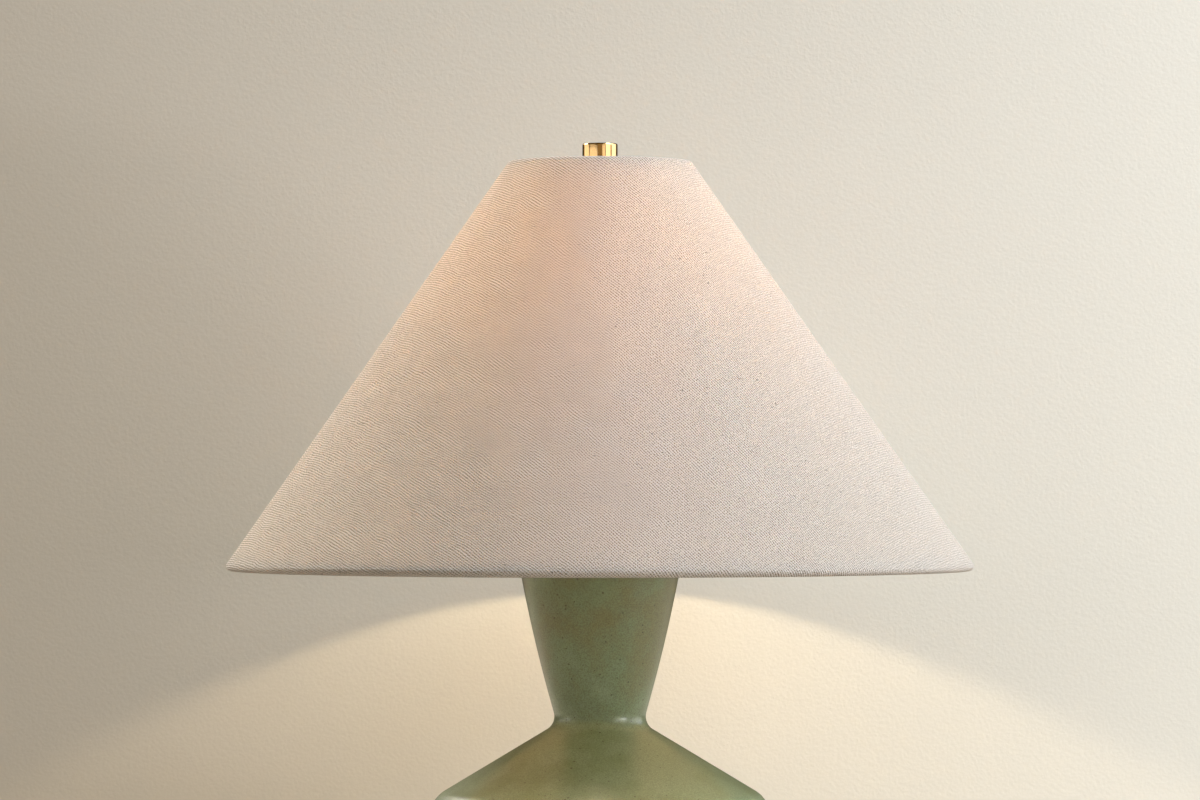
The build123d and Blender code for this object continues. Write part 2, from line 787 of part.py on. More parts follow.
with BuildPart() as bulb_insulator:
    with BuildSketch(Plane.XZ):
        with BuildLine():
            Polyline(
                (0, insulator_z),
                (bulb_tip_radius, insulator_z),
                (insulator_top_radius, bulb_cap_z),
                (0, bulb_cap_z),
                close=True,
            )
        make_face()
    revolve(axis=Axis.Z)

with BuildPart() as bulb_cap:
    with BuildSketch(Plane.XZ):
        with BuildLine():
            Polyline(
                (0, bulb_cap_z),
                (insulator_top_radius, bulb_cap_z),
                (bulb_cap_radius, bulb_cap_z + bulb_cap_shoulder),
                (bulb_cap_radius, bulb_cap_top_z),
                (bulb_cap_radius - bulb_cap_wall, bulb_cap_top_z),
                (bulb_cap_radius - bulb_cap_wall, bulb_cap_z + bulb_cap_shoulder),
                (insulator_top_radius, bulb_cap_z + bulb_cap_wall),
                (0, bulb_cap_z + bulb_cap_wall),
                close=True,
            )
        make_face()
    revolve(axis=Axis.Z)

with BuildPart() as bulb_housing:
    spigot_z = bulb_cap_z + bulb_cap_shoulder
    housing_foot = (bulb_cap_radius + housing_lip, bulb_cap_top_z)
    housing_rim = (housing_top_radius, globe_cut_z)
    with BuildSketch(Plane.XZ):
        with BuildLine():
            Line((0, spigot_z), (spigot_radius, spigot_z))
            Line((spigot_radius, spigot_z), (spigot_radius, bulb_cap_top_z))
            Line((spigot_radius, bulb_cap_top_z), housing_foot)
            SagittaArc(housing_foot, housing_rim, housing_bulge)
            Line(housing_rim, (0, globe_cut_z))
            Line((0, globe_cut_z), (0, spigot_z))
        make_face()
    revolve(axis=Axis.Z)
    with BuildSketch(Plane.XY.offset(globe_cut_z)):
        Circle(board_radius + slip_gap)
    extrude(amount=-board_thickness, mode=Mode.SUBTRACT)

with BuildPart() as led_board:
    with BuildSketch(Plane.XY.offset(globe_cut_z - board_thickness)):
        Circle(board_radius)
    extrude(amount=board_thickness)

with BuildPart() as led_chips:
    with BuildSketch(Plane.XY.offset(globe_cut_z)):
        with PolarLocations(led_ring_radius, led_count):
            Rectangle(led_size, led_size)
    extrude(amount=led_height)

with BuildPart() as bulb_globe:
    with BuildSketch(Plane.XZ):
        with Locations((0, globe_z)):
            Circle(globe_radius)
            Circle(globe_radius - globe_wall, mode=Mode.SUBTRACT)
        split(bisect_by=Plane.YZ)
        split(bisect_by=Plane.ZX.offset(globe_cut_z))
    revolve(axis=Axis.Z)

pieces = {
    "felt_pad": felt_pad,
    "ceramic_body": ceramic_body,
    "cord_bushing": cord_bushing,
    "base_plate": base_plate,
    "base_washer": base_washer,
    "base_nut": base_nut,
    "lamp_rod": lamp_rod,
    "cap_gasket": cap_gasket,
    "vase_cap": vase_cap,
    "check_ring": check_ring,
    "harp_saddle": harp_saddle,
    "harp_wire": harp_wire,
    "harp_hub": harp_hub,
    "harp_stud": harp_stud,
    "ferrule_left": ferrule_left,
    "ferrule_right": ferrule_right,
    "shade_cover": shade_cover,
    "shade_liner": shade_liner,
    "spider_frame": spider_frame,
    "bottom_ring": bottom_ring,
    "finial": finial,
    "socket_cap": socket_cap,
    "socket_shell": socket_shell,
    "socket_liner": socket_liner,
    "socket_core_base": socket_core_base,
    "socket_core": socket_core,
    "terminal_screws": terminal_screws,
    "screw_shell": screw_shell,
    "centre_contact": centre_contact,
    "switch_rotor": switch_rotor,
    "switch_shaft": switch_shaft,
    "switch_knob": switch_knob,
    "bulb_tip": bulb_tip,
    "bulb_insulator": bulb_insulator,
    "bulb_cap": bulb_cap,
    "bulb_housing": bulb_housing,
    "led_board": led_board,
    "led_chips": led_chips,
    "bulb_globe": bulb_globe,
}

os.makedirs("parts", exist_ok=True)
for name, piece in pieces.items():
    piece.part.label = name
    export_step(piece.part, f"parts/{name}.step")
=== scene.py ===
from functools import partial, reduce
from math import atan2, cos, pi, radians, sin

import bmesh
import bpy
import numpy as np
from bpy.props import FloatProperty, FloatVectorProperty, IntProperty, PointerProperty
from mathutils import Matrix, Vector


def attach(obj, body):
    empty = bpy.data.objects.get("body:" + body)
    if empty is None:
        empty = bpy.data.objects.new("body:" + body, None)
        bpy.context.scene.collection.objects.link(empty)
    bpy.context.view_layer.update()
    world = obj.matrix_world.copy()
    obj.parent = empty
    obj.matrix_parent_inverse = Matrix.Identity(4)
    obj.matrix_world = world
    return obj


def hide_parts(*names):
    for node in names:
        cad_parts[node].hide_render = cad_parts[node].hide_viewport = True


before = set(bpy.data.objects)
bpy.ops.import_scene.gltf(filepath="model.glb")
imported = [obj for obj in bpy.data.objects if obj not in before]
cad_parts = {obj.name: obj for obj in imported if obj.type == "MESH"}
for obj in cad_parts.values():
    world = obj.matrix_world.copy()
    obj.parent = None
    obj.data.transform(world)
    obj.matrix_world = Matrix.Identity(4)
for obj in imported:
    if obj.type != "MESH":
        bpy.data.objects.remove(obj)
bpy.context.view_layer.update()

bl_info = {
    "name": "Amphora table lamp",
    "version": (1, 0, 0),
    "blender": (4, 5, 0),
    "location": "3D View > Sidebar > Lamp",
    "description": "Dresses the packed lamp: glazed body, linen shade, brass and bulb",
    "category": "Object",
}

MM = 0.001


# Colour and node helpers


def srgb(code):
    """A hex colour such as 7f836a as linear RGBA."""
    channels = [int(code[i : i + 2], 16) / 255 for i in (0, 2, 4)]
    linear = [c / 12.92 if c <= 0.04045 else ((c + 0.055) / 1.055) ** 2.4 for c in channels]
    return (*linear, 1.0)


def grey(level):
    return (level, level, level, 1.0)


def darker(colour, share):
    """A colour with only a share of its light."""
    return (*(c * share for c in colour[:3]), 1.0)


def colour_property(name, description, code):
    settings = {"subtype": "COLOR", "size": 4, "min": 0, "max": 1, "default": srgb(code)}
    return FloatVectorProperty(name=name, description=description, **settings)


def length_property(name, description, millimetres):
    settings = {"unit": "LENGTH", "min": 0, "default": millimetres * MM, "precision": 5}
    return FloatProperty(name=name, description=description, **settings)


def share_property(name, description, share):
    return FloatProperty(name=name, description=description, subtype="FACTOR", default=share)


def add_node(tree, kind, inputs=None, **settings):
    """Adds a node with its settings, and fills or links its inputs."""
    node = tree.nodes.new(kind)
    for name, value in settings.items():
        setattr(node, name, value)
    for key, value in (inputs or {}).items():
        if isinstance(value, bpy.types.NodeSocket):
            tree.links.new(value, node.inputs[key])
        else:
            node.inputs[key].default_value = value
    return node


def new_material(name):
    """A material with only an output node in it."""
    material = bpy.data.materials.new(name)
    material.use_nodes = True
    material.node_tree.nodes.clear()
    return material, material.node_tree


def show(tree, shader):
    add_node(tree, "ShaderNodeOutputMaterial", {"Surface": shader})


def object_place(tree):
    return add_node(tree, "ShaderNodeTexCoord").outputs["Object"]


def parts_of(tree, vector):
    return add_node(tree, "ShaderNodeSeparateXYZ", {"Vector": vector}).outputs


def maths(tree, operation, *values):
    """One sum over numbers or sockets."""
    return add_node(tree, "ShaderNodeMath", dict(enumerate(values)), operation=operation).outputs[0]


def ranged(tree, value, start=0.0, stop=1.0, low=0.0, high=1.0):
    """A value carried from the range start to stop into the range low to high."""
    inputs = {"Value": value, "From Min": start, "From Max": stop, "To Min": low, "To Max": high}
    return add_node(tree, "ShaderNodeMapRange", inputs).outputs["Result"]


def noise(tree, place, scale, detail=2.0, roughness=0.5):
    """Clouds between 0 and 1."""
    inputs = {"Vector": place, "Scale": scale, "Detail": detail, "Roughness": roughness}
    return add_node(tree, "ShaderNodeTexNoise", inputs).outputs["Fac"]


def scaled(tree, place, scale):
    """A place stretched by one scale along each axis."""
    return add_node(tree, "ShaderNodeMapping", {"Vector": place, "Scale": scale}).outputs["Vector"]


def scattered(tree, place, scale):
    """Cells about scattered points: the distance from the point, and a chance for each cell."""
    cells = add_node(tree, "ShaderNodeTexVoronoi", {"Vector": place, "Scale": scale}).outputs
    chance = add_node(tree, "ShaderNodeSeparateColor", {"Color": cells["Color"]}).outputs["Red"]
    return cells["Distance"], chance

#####

■ Stated problem
Taking the lines above, repeat exactly those from the line that contains "obj.matrix_parent_inverse = Matrix.Identity(4)" through the line that contains "before = set(bpy.data.objects)", and both of those lines as well. Include nothing else.

■ Output of the task
    obj.matrix_parent_inverse = Matrix.Identity(4)
    obj.matrix_world = world
    return obj


def hide_parts(*names):
    for node in names:
        cad_parts[node].hide_render = cad_parts[node].hide_viewport = True


before = set(bpy.data.objects)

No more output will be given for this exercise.